Before refrigeration was mechanized an ice box was used to keep milk and other foods cool. A 25 pound block of ice was purchased in town, wrapped in a burlap bag, brought home and placed in an insulated oak box until it melted. Another method for keeping milk cool and free from spoilage was placing it in a baled stainless steel 3-5 gallon bucket and hanging it by a rope into a well until it touched the water. Before each meal it would be retrieved from the well, then returned at the end. An old saying was thunder hastened the milk turning sour. Whole milk from the cow was separated into cream and skim milk. The cream was churned into butter, often a task given to the child old enough to do so.

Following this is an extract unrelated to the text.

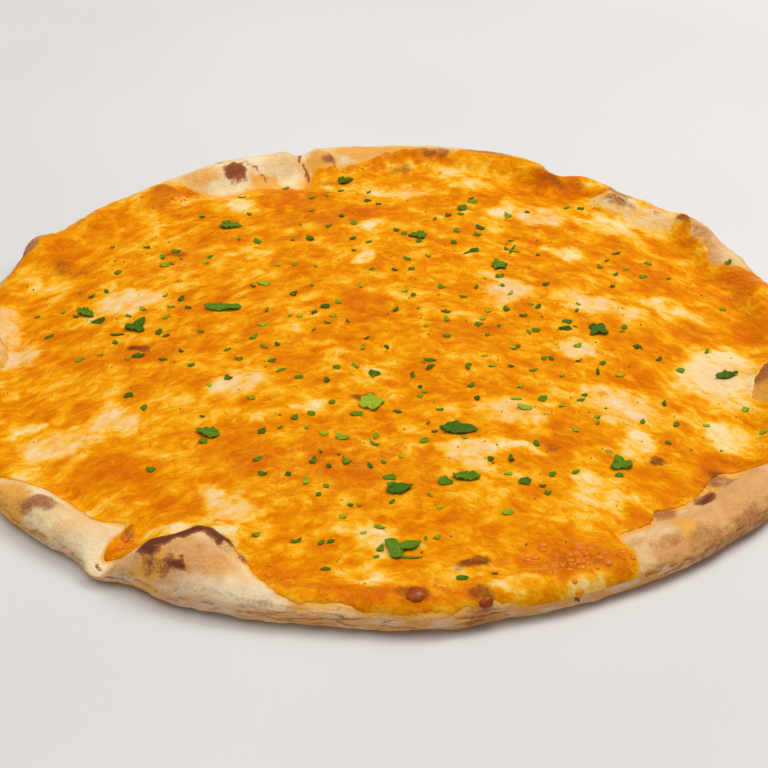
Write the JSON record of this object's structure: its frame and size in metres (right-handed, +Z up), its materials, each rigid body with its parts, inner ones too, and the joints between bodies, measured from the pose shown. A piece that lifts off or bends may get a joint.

The farm had several productive hickory nut trees. Nuts were gathered in the fall, cracked on the shop vise and shelled for apple salad, fudge, and divinity. There was never enough. Usually a very successful cook, my mother's fudge often had to be spooned or was hard and grainy. In cooking fudge to measure its readiness to be poured into a cooling pan, a spoonful of fudge was dropped into a glass of cold water. If it formed a soft ball that held together, it was ready. If it dispersed in the water, it needed to be cooked a bit longer.


Besides the vegetable garden, mother liked to plant a row of gladiola flowers. These she arranged in a vase and took to church on Sundays. They made a showy bouquet. At the end of each season she dug up the bulbs to plant another year. To her dismay the second year plantings often reverted to a salmon color.


Cool drinking water was always available from a cistern outside the back door. A battered dipper hung on its side which everyone drank from, including visitors.